Short problem:
All entries are to be given again verbatim.

## begin Task data

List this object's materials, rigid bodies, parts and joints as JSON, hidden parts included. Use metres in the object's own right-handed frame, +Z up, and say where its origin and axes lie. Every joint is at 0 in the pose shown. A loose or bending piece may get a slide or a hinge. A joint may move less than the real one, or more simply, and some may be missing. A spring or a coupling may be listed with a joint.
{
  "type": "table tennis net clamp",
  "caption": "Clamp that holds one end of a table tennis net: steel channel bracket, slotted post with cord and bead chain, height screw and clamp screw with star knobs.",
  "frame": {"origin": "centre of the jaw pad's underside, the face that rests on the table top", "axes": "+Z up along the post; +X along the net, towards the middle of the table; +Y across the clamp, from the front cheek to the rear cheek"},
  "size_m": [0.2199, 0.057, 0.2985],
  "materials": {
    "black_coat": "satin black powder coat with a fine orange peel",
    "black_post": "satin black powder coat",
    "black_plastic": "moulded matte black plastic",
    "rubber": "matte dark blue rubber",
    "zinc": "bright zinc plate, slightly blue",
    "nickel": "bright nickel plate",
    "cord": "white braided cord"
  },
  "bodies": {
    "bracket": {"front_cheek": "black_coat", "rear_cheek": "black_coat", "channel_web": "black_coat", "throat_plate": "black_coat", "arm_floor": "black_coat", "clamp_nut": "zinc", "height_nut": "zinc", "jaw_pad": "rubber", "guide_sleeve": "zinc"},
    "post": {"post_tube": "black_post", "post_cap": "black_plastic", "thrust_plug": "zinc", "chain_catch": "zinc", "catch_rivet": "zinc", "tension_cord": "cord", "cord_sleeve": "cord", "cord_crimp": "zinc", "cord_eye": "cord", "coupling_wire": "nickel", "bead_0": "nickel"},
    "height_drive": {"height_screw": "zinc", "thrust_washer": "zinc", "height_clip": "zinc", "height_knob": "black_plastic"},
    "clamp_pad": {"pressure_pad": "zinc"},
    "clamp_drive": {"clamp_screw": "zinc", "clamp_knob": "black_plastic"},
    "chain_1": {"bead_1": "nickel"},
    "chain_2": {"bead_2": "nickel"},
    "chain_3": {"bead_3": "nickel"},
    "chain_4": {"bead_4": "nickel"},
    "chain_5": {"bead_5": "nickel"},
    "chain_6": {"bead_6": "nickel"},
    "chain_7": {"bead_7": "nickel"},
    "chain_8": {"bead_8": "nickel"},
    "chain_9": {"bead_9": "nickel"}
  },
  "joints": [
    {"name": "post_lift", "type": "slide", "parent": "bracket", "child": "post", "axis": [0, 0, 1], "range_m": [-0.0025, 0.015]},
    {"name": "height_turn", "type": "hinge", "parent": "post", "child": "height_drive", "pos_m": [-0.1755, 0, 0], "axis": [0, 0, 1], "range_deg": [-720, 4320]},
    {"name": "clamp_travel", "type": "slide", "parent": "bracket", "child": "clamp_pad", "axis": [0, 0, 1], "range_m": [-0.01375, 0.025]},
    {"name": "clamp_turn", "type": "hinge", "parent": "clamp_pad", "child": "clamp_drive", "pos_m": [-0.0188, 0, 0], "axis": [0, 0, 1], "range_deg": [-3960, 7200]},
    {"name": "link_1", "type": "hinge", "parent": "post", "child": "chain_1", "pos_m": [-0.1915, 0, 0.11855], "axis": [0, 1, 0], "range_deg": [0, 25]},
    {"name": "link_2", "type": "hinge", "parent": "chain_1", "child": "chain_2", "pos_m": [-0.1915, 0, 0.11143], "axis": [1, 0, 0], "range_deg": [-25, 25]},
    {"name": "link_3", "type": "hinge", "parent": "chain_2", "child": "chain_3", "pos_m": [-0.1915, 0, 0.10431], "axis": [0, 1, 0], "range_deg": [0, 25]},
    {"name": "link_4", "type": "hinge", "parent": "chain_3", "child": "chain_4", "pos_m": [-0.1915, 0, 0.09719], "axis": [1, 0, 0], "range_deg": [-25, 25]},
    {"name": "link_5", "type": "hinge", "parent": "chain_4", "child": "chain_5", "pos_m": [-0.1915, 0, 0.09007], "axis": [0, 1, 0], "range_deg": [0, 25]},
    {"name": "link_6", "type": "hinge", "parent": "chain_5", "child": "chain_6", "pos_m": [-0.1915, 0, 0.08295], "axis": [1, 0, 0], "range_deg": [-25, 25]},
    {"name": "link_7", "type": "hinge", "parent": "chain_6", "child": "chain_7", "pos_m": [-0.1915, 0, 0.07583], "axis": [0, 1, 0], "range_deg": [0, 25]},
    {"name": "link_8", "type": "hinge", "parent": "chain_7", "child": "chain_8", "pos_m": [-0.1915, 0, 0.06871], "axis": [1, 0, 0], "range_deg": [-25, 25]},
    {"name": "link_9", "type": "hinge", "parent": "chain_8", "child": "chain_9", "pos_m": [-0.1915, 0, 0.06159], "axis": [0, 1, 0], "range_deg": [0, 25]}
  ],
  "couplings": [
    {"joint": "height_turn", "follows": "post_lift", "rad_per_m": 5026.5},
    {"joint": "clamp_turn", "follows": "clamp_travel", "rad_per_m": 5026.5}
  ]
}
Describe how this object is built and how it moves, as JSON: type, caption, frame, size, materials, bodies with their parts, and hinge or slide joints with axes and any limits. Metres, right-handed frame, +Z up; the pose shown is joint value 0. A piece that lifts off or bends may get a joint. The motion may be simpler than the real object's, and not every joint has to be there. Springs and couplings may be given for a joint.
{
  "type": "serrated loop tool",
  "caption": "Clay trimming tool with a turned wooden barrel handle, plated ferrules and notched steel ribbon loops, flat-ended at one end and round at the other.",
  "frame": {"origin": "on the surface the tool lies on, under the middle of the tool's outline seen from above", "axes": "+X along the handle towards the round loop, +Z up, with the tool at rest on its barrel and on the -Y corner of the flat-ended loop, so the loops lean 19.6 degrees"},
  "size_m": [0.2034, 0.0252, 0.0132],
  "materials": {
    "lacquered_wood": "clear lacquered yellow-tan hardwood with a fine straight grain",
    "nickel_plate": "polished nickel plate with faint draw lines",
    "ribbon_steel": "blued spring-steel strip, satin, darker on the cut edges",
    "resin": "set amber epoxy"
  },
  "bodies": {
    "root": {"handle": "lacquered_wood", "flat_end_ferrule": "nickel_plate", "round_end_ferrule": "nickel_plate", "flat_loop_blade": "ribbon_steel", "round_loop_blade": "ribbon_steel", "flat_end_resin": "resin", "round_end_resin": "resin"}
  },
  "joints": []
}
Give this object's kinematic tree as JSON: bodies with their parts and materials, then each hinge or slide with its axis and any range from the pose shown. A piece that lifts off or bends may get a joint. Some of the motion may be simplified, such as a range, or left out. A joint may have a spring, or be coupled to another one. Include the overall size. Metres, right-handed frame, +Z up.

## end Task data

Completed exercise:
List this object's materials, rigid bodies, parts and joints as JSON, hidden parts included. Use metres in the object's own right-handed frame, +Z up, and say where its origin and axes lie. Every joint is at 0 in the pose shown. A loose or bending piece may get a slide or a hinge. A joint may move less than the real one, or more simply, and some may be missing. A spring or a coupling may be listed with a joint.
{
  "type": "table tennis net clamp",
  "caption": "Clamp that holds one end of a table tennis net: steel channel bracket, slotted post with cord and bead chain, height screw and clamp screw with star knobs.",
  "frame": {"origin": "centre of the jaw pad's underside, the face that rests on the table top", "axes": "+Z up along the post; +X along the net, towards the middle of the table; +Y across the clamp, from the front cheek to the rear cheek"},
  "size_m": [0.2199, 0.057, 0.2985],
  "materials": {
    "black_coat": "satin black powder coat with a fine orange peel",
    "black_post": "satin black powder coat",
    "black_plastic": "moulded matte black plastic",
    "rubber": "matte dark blue rubber",
    "zinc": "bright zinc plate, slightly blue",
    "nickel": "bright nickel plate",
    "cord": "white braided cord"
  },
  "bodies": {
    "bracket": {"front_cheek": "black_coat", "rear_cheek": "black_coat", "channel_web": "black_coat", "throat_plate": "black_coat", "arm_floor": "black_coat", "clamp_nut": "zinc", "height_nut": "zinc", "jaw_pad": "rubber", "guide_sleeve": "zinc"},
    "post": {"post_tube": "black_post", "post_cap": "black_plastic", "thrust_plug": "zinc", "chain_catch": "zinc", "catch_rivet": "zinc", "tension_cord": "cord", "cord_sleeve": "cord", "cord_crimp": "zinc", "cord_eye": "cord", "coupling_wire": "nickel", "bead_0": "nickel"},
    "height_drive": {"height_screw": "zinc", "thrust_washer": "zinc", "height_clip": "zinc", "height_knob": "black_plastic"},
    "clamp_pad": {"pressure_pad": "zinc"},
    "clamp_drive": {"clamp_screw": "zinc", "clamp_knob": "black_plastic"},
    "chain_1": {"bead_1": "nickel"},
    "chain_2": {"bead_2": "nickel"},
    "chain_3": {"bead_3": "nickel"},
    "chain_4": {"bead_4": "nickel"},
    "chain_5": {"bead_5": "nickel"},
    "chain_6": {"bead_6": "nickel"},
    "chain_7": {"bead_7": "nickel"},
    "chain_8": {"bead_8": "nickel"},
    "chain_9": {"bead_9": "nickel"}
  },
  "joints": [
    {"name": "post_lift", "type": "slide", "parent": "bracket", "child": "post", "axis": [0, 0, 1], "range_m": [-0.0025, 0.015]},
    {"name": "height_turn", "type": "hinge", "parent": "post", "child": "height_drive", "pos_m": [-0.1755, 0, 0], "axis": [0, 0, 1], "range_deg": [-720, 4320]},
    {"name": "clamp_travel", "type": "slide", "parent": "bracket", "child": "clamp_pad", "axis": [0, 0, 1], "range_m": [-0.01375, 0.025]},
    {"name": "clamp_turn", "type": "hinge", "parent": "clamp_pad", "child": "clamp_drive", "pos_m": [-0.0188, 0, 0], "axis": [0, 0, 1], "range_deg": [-3960, 7200]},
    {"name": "link_1", "type": "hinge", "parent": "post", "child": "chain_1", "pos_m": [-0.1915, 0, 0.11855], "axis": [0, 1, 0], "range_deg": [0, 25]},
    {"name": "link_2", "type": "hinge", "parent": "chain_1", "child": "chain_2", "pos_m": [-0.1915, 0, 0.11143], "axis": [1, 0, 0], "range_deg": [-25, 25]},
    {"name": "link_3", "type": "hinge", "parent": "chain_2", "child": "chain_3", "pos_m": [-0.1915, 0, 0.10431], "axis": [0, 1, 0], "range_deg": [0, 25]},
    {"name": "link_4", "type": "hinge", "parent": "chain_3", "child": "chain_4", "pos_m": [-0.1915, 0, 0.09719], "axis": [1, 0, 0], "range_deg": [-25, 25]},
    {"name": "link_5", "type": "hinge", "parent": "chain_4", "child": "chain_5", "pos_m": [-0.1915, 0, 0.09007], "axis": [0, 1, 0], "range_deg": [0, 25]},
    {"name": "link_6", "type": "hinge", "parent": "chain_5", "child": "chain_6", "pos_m": [-0.1915, 0, 0.08295], "axis": [1, 0, 0], "range_deg": [-25, 25]},
    {"name": "link_7", "type": "hinge", "parent": "chain_6", "child": "chain_7", "pos_m": [-0.1915, 0, 0.07583], "axis": [0, 1, 0], "range_deg": [0, 25]},
    {"name": "link_8", "type": "hinge", "parent": "chain_7", "child": "chain_8", "pos_m": [-0.1915, 0, 0.06871], "axis": [1, 0, 0], "range_deg": [-25, 25]},
    {"name": "link_9", "type": "hinge", "parent": "chain_8", "child": "chain_9", "pos_m": [-0.1915, 0, 0.06159], "axis": [0, 1, 0], "range_deg": [0, 25]}
  ],
  "couplings": [
    {"joint": "height_turn", "follows": "post_lift", "rad_per_m": 5026.5},
    {"joint": "clamp_turn", "follows": "clamp_travel", "rad_per_m": 5026.5}
  ]
}
Describe how this object is built and how it moves, as JSON: type, caption, frame, size, materials, bodies with their parts, and hinge or slide joints with axes and any limits. Metres, right-handed frame, +Z up; the pose shown is joint value 0. A piece that lifts off or bends may get a joint. The motion may be simpler than the real object's, and not every joint has to be there. Springs and couplings may be given for a joint.
{
  "type": "serrated loop tool",
  "caption": "Clay trimming tool with a turned wooden barrel handle, plated ferrules and notched steel ribbon loops, flat-ended at one end and round at the other.",
  "frame": {"origin": "on the surface the tool lies on, under the middle of the tool's outline seen from above", "axes": "+X along the handle towards the round loop, +Z up, with the tool at rest on its barrel and on the -Y corner of the flat-ended loop, so the loops lean 19.6 degrees"},
  "size_m": [0.2034, 0.0252, 0.0132],
  "materials": {
    "lacquered_wood": "clear lacquered yellow-tan hardwood with a fine straight grain",
    "nickel_plate": "polished nickel plate with faint draw lines",
    "ribbon_steel": "blued spring-steel strip, satin, darker on the cut edges",
    "resin": "set amber epoxy"
  },
  "bodies": {
    "root": {"handle": "lacquered_wood", "flat_end_ferrule": "nickel_plate", "round_end_ferrule": "nickel_plate", "flat_loop_blade": "ribbon_steel", "round_loop_blade": "ribbon_steel", "flat_end_resin": "resin", "round_end_resin": "resin"}
  },
  "joints": []
}
Give this object's kinematic tree as JSON: bodies with their parts and materials, then each hinge or slide with its axis and any range from the pose shown. A piece that lifts off or bends may get a joint. Some of the motion may be simplified, such as a range, or left out. A joint may have a spring, or be coupled to another one. Include the overall size. Metres, right-handed frame, +Z up.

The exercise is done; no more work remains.